-- Work to be completed --
Pull out every line containing the string "that".

-- Material provided --
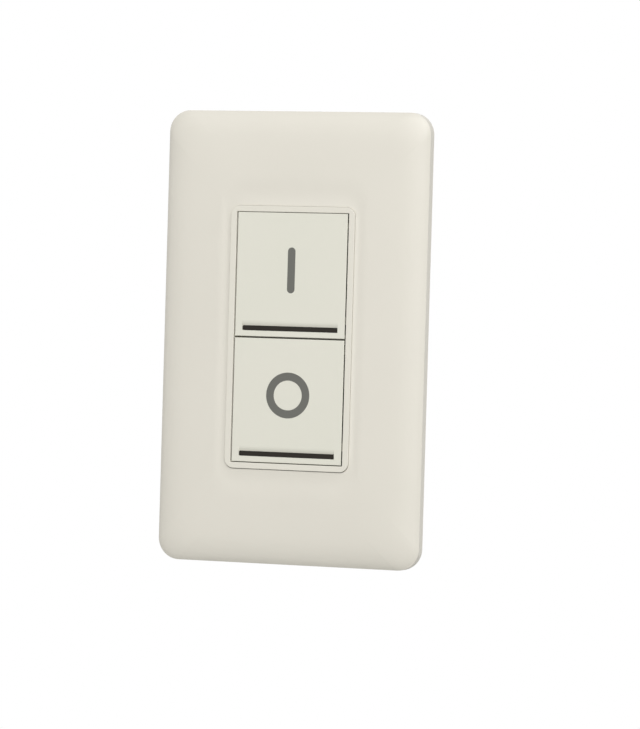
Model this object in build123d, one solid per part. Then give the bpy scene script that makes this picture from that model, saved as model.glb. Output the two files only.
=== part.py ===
# Lighting control keypad for a single wall box: two hinged push keys in a slim frame, under a
# screwless wall plate. X runs to the right, Z up and Y into the wall. The origin is on the wall,
# at the middle of the plate. A height is measured from the wall towards the user, so it is minus Y,
# and what lies inside the wall box has a negative height.
from build123d import *
import math
import os

# Wall plate
plate_width = 69.85
plate_height = 114.3
plate_corner = 5.5
plate_side = 2.65
plate_draft = 0.02
plate_front = 5.29
plate_wall = 2.0
roll_run = 8.7
roll_rise = 3.2
roll_start = 16
roll_end = 80
roll_step = 8
crown_steps = 5
opening_width = 33.2
opening_height = 66.5
opening_drop = 0.05
opening_corner = 2.45

# Front frame and keys
frame_width = 33.1
frame_height = 66.3
frame_corner = 2.4
frame_front = 5.6
window_width = 29.96
window_height = 63.3
window_draft = 8
window_ledge = 3.0
side_gap = 0.34
top_gap = 0.14
middle_gap = 0.42
bottom_gap = 0.22
key_width = window_width - 2 * side_gap
key_height = (window_height - top_gap - middle_gap - bottom_gap) / 2
key_front = 5.5
key_wall = 1.4
key_lip = 0.2
undercut = 0.7
skirt_wall = 1.2
skirt_side = 0.7
skirt_back = 3.2
edge_round = 0.15

# Hinge, stop and push point of a key
pin_radius = 0.8
pin_reach = 15.9
pin_height = 3.0
pin_drop = 3.0
lever = 16.0
running = 0.05
post_radius = 1.1
stop_rise = 4.5
stop_reach = 15.7
lug_front = key_front - key_wall - 0.2
lug_tall = 2.0
crossbar_front = 2.3
crossbar_tall = 2.6

# Light bar and mark of a key
bar_length = 25.5
bar_height = 1.28
bar_corner = 0.3
bar_rise = 2.09
bar_front = 5.1
scoop_rise = 4.0
on_rise = 16.8
off_rise = 17.05
mark_depth = 0.2
mark_gap = 0.01
stroke = 2.03
mark_length = 11.55

# Mounting yoke, with the spacings of a standard wall box
yoke_wall = 1.2
yoke_width = 43.0
yoke_middle = 70.0
yoke_height = 104.8
ear_width = 33.0
box_screw_spacing = 83.34
plate_screw_spacing = 96.84
yoke_window_width = 30.0
yoke_window_height = 62.0

# Sub-plate that carries the wall plate, and the plate's four snap legs
sub_wall = 1.2
sub_width = 58.0
sub_height = 104.4
sub_corner = 4.0
sub_room = 0.4
latch_x = 22.0
latch_z = 44.4
latch_width = 8.0
latch_wall = 1.2
latch_barb = 0.7

# Screws
box_screw_radius = 1.75
box_screw_neck = 1.35
box_screw_head = 3.45
box_screw_end = 24.0
plate_screw_radius = 1.7
plate_screw_head = 2.8
plate_screw_cone = 1.1
plate_screw_end = 6.6
cover_screw_radius = 1.2
cover_screw_head = 2.3
cover_screw_seat = 17.5

# Circuit board and switches
board_front = -3.0
board_wall = 1.6
board_back = board_front - board_wall
board_width = 38.6
board_height = 63.0
switch_side = 6.2
switch_top = 0.0
well_radius = 2.4
well_depth = 2.0
plunger_top = 2.0
plunger_radius = 1.7
collar_radius = 2.1
steel_sheet = 0.25
lamp_height = 1.1
chip_z = 8.0
chip_side = 7.0

# Rear cover
cover_width = 43.0
cover_height = 68.0
cover_depth = 20.5
cover_wall = 1.8
cover_draft = 1
cover_screw_x = 17.2
cover_screw_z = 29.8
column_radius = 3.0
post_x = 16.5
post_z = 16.0
shelf_height = -7.4
shelf_wall = 1.6

# Terminal block
poles = 4
pole_pitch = 5.0
block_width = poles * pole_pitch + 0.8
block_low = -32.8
block_high = -22.8
block_back = -18.0
cage_low = block_low + 0.8
cage_tall = 6.4
cage_middle = cage_low + cage_tall / 2
cage_back = block_back + 1.9
tail_z = block_high - 4.0

# The two keys are alike, one above the other.
key_bases = {
    "upper": window_height / 2 - top_gap - key_height,
    "lower": bottom_gap - window_height / 2,
}


def hinge_z(base):
    """The level of a key's hinge pins, just below its top edge."""
    return base + key_height - pin_drop


def switch_z(base):
    """The level of the switch that a key presses."""
    return hinge_z(base) - lever


def slab(outline, low, high):
    """A front-view outline, extruded from one height to another."""
    return extrude(Plane.XZ.offset(low) * outline, high - low)


def block(x, z, low, high, width, tall):
    """A rectangular block, centred on a point of the front view."""
    return slab(Pos(x, z) * Rectangle(width, tall), low, high)


def turned(profile, x=0.0, z=0.0):
    """Points of radius and height, turned about an axis square to the wall."""
    outline = make_face(Polyline([(radius, -height) for radius, height in profile], close=True))
    return Pos(x, 0, z) * revolve(outline, Axis.Y)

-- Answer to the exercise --
Model this object in build123d, one solid per part. Then give the bpy scene script that makes this picture from that model, saved as model.glb. Output the two files only.
# Sub-plate that carries the wall plate, and the plate's four snap legs
    """The level of the switch that a key presses."""